As he told Perfect Magazine, “Everything I do is based off building legacy. That’s why I’m not so eager to just drop, drop, drop.” Fans were primed for something audacious — a carefully calculated statement from an artist at the height of his creative powers.
Yet much of Don’t Be Dumb doesn’t sustain that ambition.
The feature list is solid but could have been wilder. Rocky scrapped collaborations with Ariel Pink, John Maus and Mac DeMarco after leaks last year, still referencing DeMarco on “AIR FORCE (BLACK DEMARCO)” without actually including him. Regardless, Don’t Be Dumb is a star-studded release, almost excessively pushing Rocky’s affinity for scale and celebrity.
There are standout moments. “ROBBERY” blends jazz and rap over a Thelonious Monk sample. Many “mwah”s from Doechii, many tired lines from Rocky. Still, it’s an interesting deviation from Rocky’s usual catalog. “THE END,” featuring Jessica Pratt and will.i.am is futuristic and nihilistic in its sound. It’s one of the few times on the album Rocky lands introspection; the haunting chorus warns of humanity’s collapse while verses tackle religion, racism, institutional decay and the climate crisis. “DON’T BE DUMB/TRIP BABY” — one of my favorite tracks on the album — samples Clairo’s “Sinking” but has a beat shift to a much less impressive second half. “STFU” is noise but in a good way. The background beat expertly melds gothic-wave arpeggiated synths, growling vocals and sounds of crashing glass.

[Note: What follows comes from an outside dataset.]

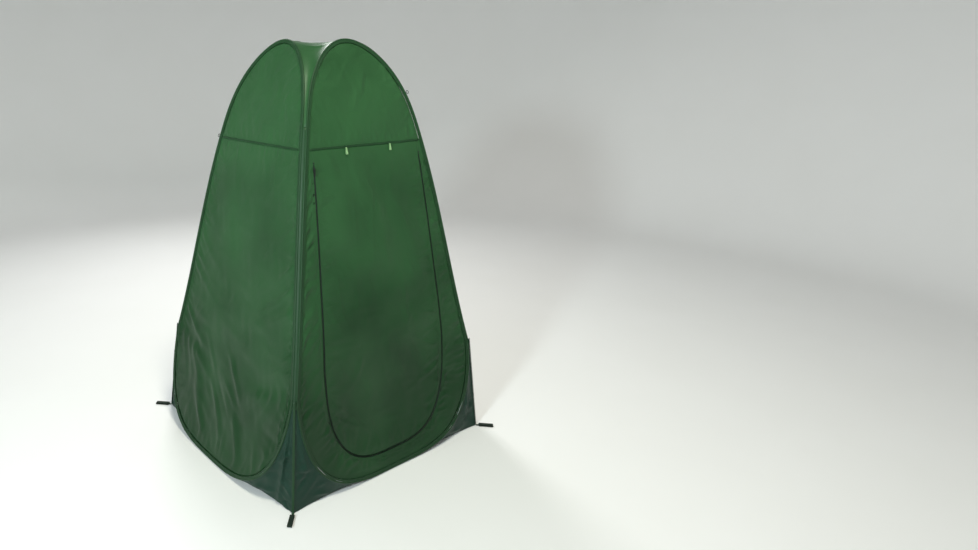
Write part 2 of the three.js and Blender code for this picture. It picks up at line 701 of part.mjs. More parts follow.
// Small cord ring at the outside edge of a sleeve, for a guy line.
function guyLoop(path, i) {
  const { position, inward, outward } = path[i];
  const reach = SLEEVE_BACK + GUY_RING_RADIUS + GUY_CORD_RADIUS + GUY_CLEAR;
  const along = outward.clone().cross(inward).normalize();
  const frame = new THREE.Matrix4().makeBasis(inward, along, inward.clone().cross(along));
  frame.setPosition(position.clone().addScaledVector(inward, -reach));
  return new THREE.TorusGeometry(GUY_RING_RADIUS, GUY_CORD_RADIUS, GUY_SIDES, GUY_STEPS).applyMatrix4(frame);
}

function roofCap() {
  const corners = [];
  for (const [sx, sy] of [[1, 1], [-1, 1], [-1, -1], [1, -1]]) {
    const near = [sx * CAP_HALF, sy * CAP_CORNER];
    const far = [sx * CAP_CORNER, sy * CAP_HALF];
    corners.push(...(sx * sy > 0 ? [near, far] : [far, near]));
  }
  return extrudeCentred(outlineShape(corners), FABRIC).translate(0, 0, CAP_HEIGHT);
}

// ---------- Build ----------

const tent = new THREE.Group();

const WALLS = [
  { name: 'front', bow: FRONT_BOW, turn: 0, material: panelCloth },
  { name: 'right', bow: SIDE_BOW, turn: Math.PI / 2, material: sideCloth },
  { name: 'back', bow: FRONT_BOW, turn: Math.PI, material: panelCloth },
  { name: 'left', bow: SIDE_BOW, turn: -Math.PI / 2, material: sideCloth },
];

for (const { name, bow, turn, material } of WALLS) {
  const wall = new THREE.Group();
  wall.rotation.z = turn;
  const path = hoopPath(bow);
  wall.add(mesh(`${name}_hoop_wire`, hoopWire(path), springSteel));
  wall.add(mesh(`${name}_hoop_sleeve`, hoopSleeve(path), bindingCloth));
  wall.add(mesh(`${name}_upper_panel`, upperPanel(bow, path), material));
  wall.add(mesh(`${name}_seam_tape`, seamTape(bow, path), webbing));
  if (name === 'front') {
    wall.add(mesh('door_surround', doorSurround(bow, path), material));
    wall.add(mesh('door_panel', doorPanel(bow), material));
    wall.add(mesh('zip_tape_surround', zipTape(path, ZIP_GAP, ZIP_TAPE), zipTapeCloth));
    wall.add(mesh('zip_tape_door', zipTape(path, -ZIP_GAP, -ZIP_TAPE), zipTapeCloth));
    wall.add(mesh('zip_stop_left', zipStop(-1), zipMetal));
    wall.add(mesh('zip_stop_right', zipStop(1), zipMetal));
    wall.add(mesh('door_tie_left', doorTie(-1), tieRibbon));
    wall.add(mesh('door_tie_right', doorTie(1), tieRibbon));
    wall.add(mesh('front_guy_loop', guyLoop(path, GUY_SAMPLE_FRONT), webbing));
  } else {
    wall.add(mesh(`${name}_lower_panel`, lowerPanel(bow, path), material));
  }
  if (name === 'left') {
    wall.add(mesh('left_guy_loop', guyLoop(path, path.length - SEAM_INDEX), webbing));
  }
  tent.add(wall);
}

const CORNERS = [
  { name: 'front_left', left: FRONT_BOW, right: SIDE_BOW, turn: 0 },
  { name: 'front_right', left: SIDE_BOW, right: FRONT_BOW, turn: Math.PI / 2 },
  { name: 'back_right', left: FRONT_BOW, right: SIDE_BOW, turn: Math.PI },
  { name: 'back_left', left: SIDE_BOW, right: FRONT_BOW, turn: -Math.PI / 2 },
];

for (const { name, left, right, turn } of CORNERS) {
  const corner = new THREE.Group();
  corner.rotation.z = turn;
  corner.add(mesh(`${name}_roof_gusset`, roofGusset(left, right), panelCloth));
  corner.add(mesh(`${name}_ground_gusset`, groundGusset(left, right), gussetCloth));
  corner.add(mesh(`${name}_gusset_binding`, gussetBinding(), webbing));
  corner.add(mesh(`${name}_corner_tape`, cornerSeamTape(), webbing));
  corner.add(mesh(`${name}_peg_loop`, pegLoop(), webbing));
  tent.add(corner);
}

const slider = new THREE.Group();
slider.applyMatrix4(sliderFrame());
slider.add(mesh('zip_slider', sliderBody(), zipMetal));
slider.add(mesh('zip_pull', zipPull(), zipMetal));
tent.add(slider);
tent.add(mesh('roof_cap', roofCap(), panelCloth));

export default tent;
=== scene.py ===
"""Builds a pop-up privacy tent of sprung hoops and coated cloth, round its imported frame."""

import math
import random

import bmesh
import bpy
import numpy as np
from bpy.props import FloatProperty, FloatVectorProperty, PointerProperty
from mathutils import Matrix, Vector


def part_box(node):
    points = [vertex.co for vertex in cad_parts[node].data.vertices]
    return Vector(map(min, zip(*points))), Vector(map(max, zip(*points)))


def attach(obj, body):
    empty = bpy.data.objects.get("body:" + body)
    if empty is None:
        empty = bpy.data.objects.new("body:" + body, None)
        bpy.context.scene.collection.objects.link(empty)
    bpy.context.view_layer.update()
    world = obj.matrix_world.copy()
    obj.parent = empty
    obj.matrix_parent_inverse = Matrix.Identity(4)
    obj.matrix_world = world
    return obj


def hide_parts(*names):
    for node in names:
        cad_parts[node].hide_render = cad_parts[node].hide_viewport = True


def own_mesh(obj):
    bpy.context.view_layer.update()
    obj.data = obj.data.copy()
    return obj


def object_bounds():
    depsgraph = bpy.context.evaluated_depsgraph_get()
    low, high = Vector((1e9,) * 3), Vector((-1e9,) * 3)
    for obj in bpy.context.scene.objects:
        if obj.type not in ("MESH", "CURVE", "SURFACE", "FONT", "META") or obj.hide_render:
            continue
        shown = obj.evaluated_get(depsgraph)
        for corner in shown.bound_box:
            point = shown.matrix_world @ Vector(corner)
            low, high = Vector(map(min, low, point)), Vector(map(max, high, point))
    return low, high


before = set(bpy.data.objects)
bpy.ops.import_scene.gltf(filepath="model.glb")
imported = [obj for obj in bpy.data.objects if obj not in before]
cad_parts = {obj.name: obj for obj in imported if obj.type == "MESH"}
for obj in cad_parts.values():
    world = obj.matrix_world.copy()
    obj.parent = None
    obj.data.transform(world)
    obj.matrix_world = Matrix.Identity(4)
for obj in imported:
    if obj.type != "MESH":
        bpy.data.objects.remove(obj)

bl_info = {
    "name": "Privacy Tent",
    "version": (1, 0, 0),
    "blender": (4, 5, 0),
    "location": "View3D > Sidebar > Tent",
    "description": "Builds the cloth, hoops, zip, ties and peg loops of a pop-up privacy tent",
    "category": "Mesh",
}

CAD_LOW, CAD_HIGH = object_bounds()

# ---------- Driving dimensions, in metres ----------

WALLS = ("front", "right", "back", "left")
CORNERS = ("front_left", "front_right", "back_right", "back_left")
TENT_HEIGHT = CAD_HIGH.z
WALL_HANDLES = (0.671, 0.447, 0.446, 0.213)  # half width of a wall, from the ground to the top
JOIN_LOW = 0.489  # neighbouring hoops part below this height
JOIN_HIGH = 1.528  # and above this one
TOP_SETBACK = 0.030
BOW_FULL_HEIGHT = 0.147
BOW_END_HEIGHT = 0.782
BOWS = {"front": -0.070, "right": 0.0, "back": -0.070, "left": 0.0}
HOOP_INSET = 0.014
HOOP_FOOT = 0.007
HOOP_TOP = TENT_HEIGHT - 0.007
UPPER_POWER = 0.614  # roundness of a hoop above the join
LOWER_SHARE_POWER = 0.641  # and below it, across
LOWER_DROP_POWER = 1.497  # and down
PEG_CORNER = 0.582
GUSSET_LOWEST_ANGLE = math.radians(80)  # where the ground gusset's hem meets the hoop
GUSSET_HEM = 0.003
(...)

Other tracks don’t fully impress. On “WHISKEY,” Gorillaz’s Damon Albarn contributes his signature far-away, distorted vocals, while literally all Westside Gunn provides is ad-libs (which is iconic for his music but feels unneeded here). “STOLE YA FLOW” is an admitted Drake diss that includes a funny jab at the rumor Drake got a Brazilian butt lift, but not much else.
Across the album, Don’t Be Dumb is grandiose. Rocky plays with visuals of excess — SWAT teams, helicopters, police, riots, upside-down American flags, fatherhood and animated alter egos that splinter his essence. Persona play isn’t new — Gorillaz, Tyler, the Creator, Kid Cudi and MF DOOM have all done it — but bringing them to life cinematically with Burton is. During his hiatus and on DBD, Rocky chased range: charting singles, acting in A24’s “If I Had Legs I’d Kick You,” (Mary Bronstein, “Yeast”) collaborating with Spike Lee. Yet, these ventures feel like shadows of the music that first defined him. The artistry is palpable, the world-building is bold, but the music rarely keeps pace.
Rocky dubs himself “Him Burton,” a self-mythologizing nod to the craft he’s been honing for over a decade. I still remember the first time I heard “Jukebox Joints” on the electric AT.LONG.LAST.A$AP — his music made me, and countless others, rethink what rap could be. Since the 2010s, we’ve known him as “that pretty motherfucker” with inventive flows, bold production choices and brash confidence. Time away has made reclaiming that excellence an arduous task; Don’t Be Dumb captures an artist wrestling with the weight of expectation as much as with sound itself.
The album leaves you wondering: How does a generational artist sustain risk after eight years of anticipation? And can pageantry alone keep Rocky’s “legacy” alive if the sound no longer feels revolutionary?